Illiteracy was common in Tudor England. That made painting important because potent images of a leader were an effective communication. HenryVIII hired Holbein, a great renaissance portraitist, to do just that. He did, and with such unparalleled realism that he became the “image maker of the Tudor court”. Tudor England was, of course, full of political intrigue, so being the King’s Painter required subtlety, an ever-so-careful balancing act between the truth that Holbein saw and the truth that Henry VIII preferred.

Amber dextrous

A straightforward piece, but its exotic subject – amber – gives it lustre. Amber is fossilised tree resin which, for obscure reasons, was especially prevalent in the Baltic Sea. A show in Paris, 20 years in the making, boasts exquisite pieces that showcase amber’s colour (“every shade of the sun from dusk to dawn”) and the extraordinary craftsmanship lavished on it. Carved amber’s zenith was in 17th century Prussia when it was seen as the perfect way to buy influence.

5th December 2023

A chance to be involved!

Earlier this year The Browser published a letter by its founder, Robert Cottrell, riffing on views expressed by its readers. It was such a good idea that Morgan Meis and I have decided to borrow it. A click on the title above will take you to a page on the Easel website that lists some arty topics on which we would like to hear from you. Please email your comments/questions/views to me, the editor, at andrew@the-easel.com. Morgan will take your thoughts and comments and, together with his musings on 2023, write a not-too-serious essay that will appear at the start of 2024. Enjoy!

How Paris’s Once-in-a-Lifetime Mark Rothko Exhibition Changes the Way We See His Revered Paintings

Naomi Rea, Artnet news: November 1, 2023

Before WW2 Rothko was a figurative painter, but the carnage of war led him to dabble with surrealism. Finally, in 1949 he produced his spiritually inspired “multi-forms”. At the time, one writer felt they had “a yearning vacancy, a sense of waiting for an epiphany that never comes.” A blockbuster Paris show includes 70 of these popular works, “chromatic harmonies of saturated yellows and reds, but also pinks, purples, and blues”. Yes, they have an immersive beauty but are also “perforated with existential angst”.

The DMA presents a must-see retrospective of groundbreaking Mexican artist Abraham Ángel

Are Rivera and Kahlo the sum total of post-revolution Mexican art? It seems not. A decade after the 1910 revolution, Mexican art was trying to articulate a modern national identity. A country boy who then moved to Mexico City, Ángel produced just 24 paintings yet is now acclaimed as an important voice of that generation. Ángel’s unusually assured portraits are a contemporary answer to that question of identity. Says a curator “he should be seen as important as Rivera, Orozco, or Kahlo.” Images are here.
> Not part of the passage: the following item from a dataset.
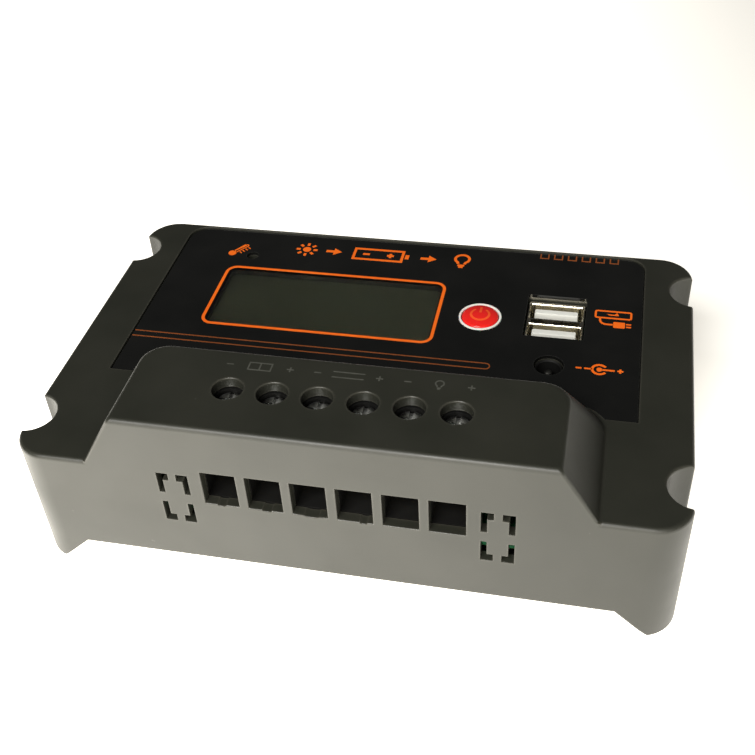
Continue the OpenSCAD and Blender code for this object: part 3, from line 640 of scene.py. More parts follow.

Nan Goldin has been named number one in the Art Review Power 100 – quite right too

You should take ArtReview’s annual Power100 list with a pinch of salt. About 40 “secret” panellists opine on who most influences the art world’s choices about what is made and seen. Both subjective and of its moment, it includes familiar movers-and-shakers as well as new names from outside the “European – North American axis”. Nan Goldin wins the gold star for her activism against tainted philanthropy. Social activism and money seem the key common denominators. Art critics – nowhere!

On Frans Hals

Unlike a recent piece on Hals (September 19) this one has a more intimate focus on the artist and his work. Hals had a happy, “devil-may-care” attitude and was given to painting “louder and more flamboyant” works that his Delft contemporaries. He had a “quickfire” style of working but “his comprehension of heads and hands … was consummate”. And those rumours about boozing? “It feels unmistakable to me: beer and chasers, this exhibition fairly reeks of them”.

Elliott Erwitt: Legendary photographer dies aged 95

Erwitt loved photographing dogs and lovers – rather quirky tastes for a fine art photographer. Yet he brought such wit and charm to those images that he was still invited into the fabled Magnum collective. He didn’t have an intellectual approach to photography, just an ability to see rigorous compositions in the passing parade of life. So, why dogs? “Dogs are people with more hair.” Images are here.

Impressionists on Paper: Degas to Toulouse-Lautrec @ the Royal Academy

Impressionist drawings – just another Impressionist crowd pleaser? Surprisingly, this London show offers more.  Art materials technology developed greatly in the 1860’s – better paper, more colours in tubes and crayons. These innovations brought artists outdoors and elevated drawing’s status as a medium. Inevitably, the critics also roll out familiar Impressionist critiques. One notes that Renoir on paper is still “bland” and Degas is still “an old perv”. Yet, even on paper, the magic of that group is still there.

Why a Caspar David Friedrich sketchbook cannot leave Germany

The German Romantics, prominent from about 1800, were a fervent lot. Friedrich’s landscapes are full of their allegories about Nature and the Sublime. Still, it’s all a bit vague. For example, do trees in his landscapes represent Germany or are they an embodiment of God? Goethe, sitting on the fence, called his work “religiously patriotic”. From about 1830, Friedrich’s popularity waned but his minimal, evocative compositions are still influential. Rothko apparently shared his desire for a “view of the infinite”.